Instructions to follow
Below are records; reproduce exactly the lines from the one that has "Continue the build123d" through the one that has "vs, fs, fm, uv = [], [], [], []", ends included, and nothing more.

Given records

──────────

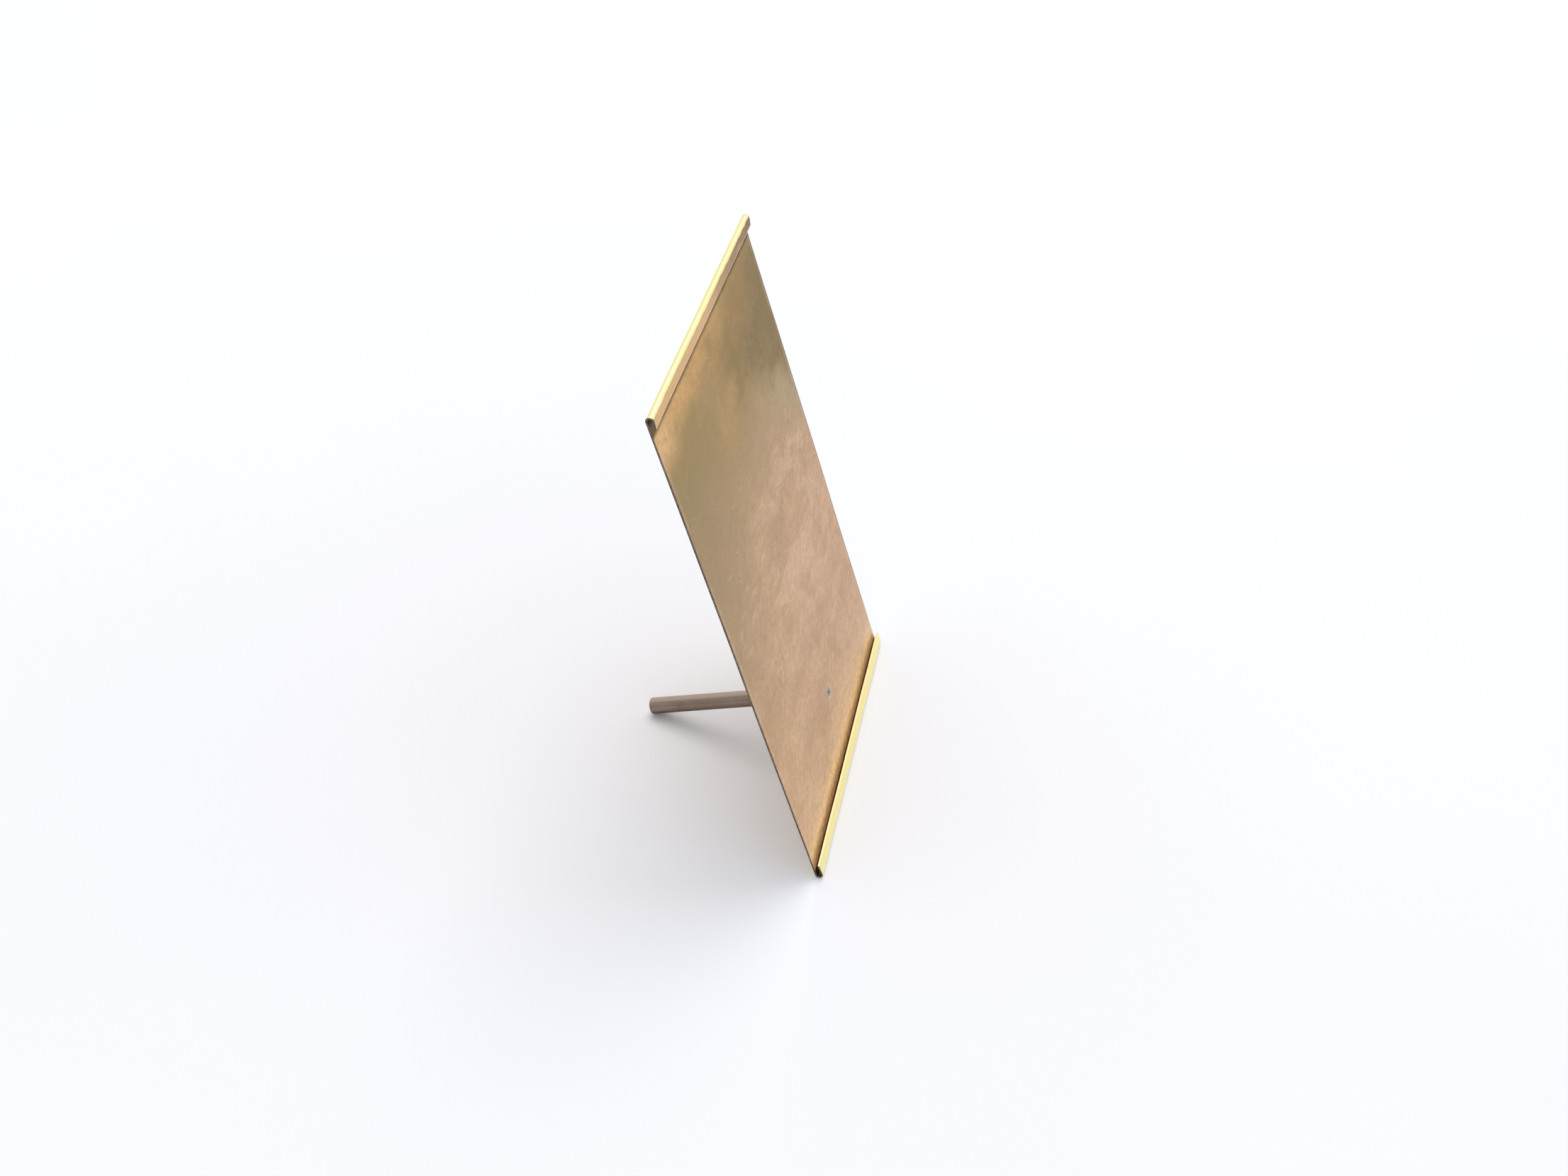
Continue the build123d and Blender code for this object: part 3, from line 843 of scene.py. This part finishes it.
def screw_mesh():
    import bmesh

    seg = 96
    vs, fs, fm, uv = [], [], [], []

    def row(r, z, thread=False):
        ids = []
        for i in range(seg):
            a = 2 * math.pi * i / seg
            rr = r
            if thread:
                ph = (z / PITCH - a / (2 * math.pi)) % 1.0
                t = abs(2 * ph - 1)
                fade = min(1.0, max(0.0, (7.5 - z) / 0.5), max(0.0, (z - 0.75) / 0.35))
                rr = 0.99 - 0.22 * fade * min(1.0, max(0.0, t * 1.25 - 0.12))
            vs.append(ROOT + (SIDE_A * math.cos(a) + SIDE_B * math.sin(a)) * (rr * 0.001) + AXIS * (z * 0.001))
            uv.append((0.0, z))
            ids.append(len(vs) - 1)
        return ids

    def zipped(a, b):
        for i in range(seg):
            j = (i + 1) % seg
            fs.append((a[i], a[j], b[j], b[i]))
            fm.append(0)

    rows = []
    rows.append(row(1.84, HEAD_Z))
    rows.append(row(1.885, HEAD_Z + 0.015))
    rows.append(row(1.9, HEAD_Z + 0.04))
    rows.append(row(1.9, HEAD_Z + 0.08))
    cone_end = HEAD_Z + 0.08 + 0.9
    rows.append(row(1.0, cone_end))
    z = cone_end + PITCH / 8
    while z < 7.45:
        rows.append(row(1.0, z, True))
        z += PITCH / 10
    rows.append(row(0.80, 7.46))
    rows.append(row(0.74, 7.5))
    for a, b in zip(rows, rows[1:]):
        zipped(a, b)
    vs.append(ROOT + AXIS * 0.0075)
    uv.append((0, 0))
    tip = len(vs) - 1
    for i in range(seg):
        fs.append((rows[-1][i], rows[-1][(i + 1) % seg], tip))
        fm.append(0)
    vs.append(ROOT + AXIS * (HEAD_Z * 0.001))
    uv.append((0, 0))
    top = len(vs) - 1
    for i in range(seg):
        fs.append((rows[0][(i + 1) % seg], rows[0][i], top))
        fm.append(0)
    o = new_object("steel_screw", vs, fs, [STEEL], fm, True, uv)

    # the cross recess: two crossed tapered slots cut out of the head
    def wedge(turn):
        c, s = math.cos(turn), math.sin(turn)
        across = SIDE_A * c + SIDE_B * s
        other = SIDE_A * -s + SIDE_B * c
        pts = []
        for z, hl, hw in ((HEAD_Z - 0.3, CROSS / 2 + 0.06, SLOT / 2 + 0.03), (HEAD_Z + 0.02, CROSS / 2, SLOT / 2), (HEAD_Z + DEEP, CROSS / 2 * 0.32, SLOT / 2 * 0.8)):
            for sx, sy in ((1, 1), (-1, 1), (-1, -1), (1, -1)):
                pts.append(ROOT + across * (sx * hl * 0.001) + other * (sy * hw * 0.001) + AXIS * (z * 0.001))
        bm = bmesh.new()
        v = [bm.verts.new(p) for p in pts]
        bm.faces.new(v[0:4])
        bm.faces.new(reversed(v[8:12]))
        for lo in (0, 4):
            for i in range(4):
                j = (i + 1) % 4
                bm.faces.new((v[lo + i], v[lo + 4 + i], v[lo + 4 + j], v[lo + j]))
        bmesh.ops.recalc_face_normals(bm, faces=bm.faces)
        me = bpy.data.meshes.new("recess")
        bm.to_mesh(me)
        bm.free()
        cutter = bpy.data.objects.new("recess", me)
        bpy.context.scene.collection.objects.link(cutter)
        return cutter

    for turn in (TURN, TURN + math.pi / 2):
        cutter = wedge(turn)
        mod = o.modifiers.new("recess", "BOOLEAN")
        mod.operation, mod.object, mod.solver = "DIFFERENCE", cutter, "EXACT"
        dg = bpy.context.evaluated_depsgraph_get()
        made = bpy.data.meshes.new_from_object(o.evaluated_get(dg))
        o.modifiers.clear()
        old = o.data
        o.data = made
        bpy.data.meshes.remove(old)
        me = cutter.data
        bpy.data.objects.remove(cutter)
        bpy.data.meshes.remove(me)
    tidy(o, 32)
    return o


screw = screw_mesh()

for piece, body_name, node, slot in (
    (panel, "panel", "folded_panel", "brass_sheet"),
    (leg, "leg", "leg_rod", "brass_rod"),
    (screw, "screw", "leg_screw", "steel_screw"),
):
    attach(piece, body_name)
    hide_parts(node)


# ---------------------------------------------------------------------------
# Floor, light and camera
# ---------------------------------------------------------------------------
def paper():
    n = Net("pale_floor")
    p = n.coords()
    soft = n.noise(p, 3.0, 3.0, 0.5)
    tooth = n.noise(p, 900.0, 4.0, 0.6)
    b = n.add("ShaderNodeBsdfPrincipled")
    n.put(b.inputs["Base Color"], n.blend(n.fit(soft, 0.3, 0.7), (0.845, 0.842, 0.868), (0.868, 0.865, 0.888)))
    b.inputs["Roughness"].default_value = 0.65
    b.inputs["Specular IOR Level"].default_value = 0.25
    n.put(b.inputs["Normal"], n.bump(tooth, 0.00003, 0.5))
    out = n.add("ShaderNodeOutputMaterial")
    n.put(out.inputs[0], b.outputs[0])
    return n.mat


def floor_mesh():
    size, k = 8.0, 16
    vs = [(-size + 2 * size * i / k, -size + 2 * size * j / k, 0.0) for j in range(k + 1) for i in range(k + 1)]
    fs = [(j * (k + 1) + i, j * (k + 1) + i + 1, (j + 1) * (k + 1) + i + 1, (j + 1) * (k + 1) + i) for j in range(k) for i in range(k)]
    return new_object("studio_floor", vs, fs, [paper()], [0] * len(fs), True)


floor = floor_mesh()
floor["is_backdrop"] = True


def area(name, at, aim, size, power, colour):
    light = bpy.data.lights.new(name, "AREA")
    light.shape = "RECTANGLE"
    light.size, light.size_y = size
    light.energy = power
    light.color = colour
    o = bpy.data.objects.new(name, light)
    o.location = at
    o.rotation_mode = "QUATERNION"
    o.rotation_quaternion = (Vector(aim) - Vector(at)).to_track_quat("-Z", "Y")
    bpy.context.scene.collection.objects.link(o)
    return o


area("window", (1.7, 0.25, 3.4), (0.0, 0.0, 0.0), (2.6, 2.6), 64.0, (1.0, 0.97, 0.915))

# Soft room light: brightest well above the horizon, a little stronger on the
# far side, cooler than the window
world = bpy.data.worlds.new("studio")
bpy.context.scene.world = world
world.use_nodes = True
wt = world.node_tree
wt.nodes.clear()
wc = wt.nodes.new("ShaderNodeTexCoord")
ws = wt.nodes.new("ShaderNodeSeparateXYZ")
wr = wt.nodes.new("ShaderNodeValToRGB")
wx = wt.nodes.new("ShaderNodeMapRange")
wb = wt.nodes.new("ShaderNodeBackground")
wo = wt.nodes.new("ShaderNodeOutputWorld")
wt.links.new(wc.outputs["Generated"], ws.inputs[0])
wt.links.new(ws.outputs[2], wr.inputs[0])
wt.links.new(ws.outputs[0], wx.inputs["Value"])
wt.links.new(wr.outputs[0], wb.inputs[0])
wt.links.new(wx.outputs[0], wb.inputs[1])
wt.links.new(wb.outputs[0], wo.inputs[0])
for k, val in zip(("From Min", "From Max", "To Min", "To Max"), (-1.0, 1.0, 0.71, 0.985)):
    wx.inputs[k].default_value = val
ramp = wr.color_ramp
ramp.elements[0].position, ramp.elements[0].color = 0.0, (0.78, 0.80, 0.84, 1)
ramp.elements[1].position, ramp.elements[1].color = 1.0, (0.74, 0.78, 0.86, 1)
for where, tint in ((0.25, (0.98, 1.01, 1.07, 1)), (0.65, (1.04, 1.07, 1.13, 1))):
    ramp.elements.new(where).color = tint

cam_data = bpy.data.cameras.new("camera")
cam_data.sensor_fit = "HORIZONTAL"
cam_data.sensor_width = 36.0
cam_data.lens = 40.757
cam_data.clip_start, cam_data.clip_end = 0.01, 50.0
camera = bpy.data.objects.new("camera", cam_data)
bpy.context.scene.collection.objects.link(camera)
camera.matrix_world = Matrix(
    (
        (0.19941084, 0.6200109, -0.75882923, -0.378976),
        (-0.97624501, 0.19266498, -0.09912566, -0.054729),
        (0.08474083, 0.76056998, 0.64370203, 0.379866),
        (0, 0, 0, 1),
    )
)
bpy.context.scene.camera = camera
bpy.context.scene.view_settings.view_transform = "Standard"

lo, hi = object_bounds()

──────────

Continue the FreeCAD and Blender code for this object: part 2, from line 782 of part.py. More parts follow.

──────────

Exercise answer
Continue the build123d and Blender code for this object: part 3, from line 843 of scene.py. This part finishes it.
def screw_mesh():
    import bmesh

    seg = 96
    vs, fs, fm, uv = [], [], [], []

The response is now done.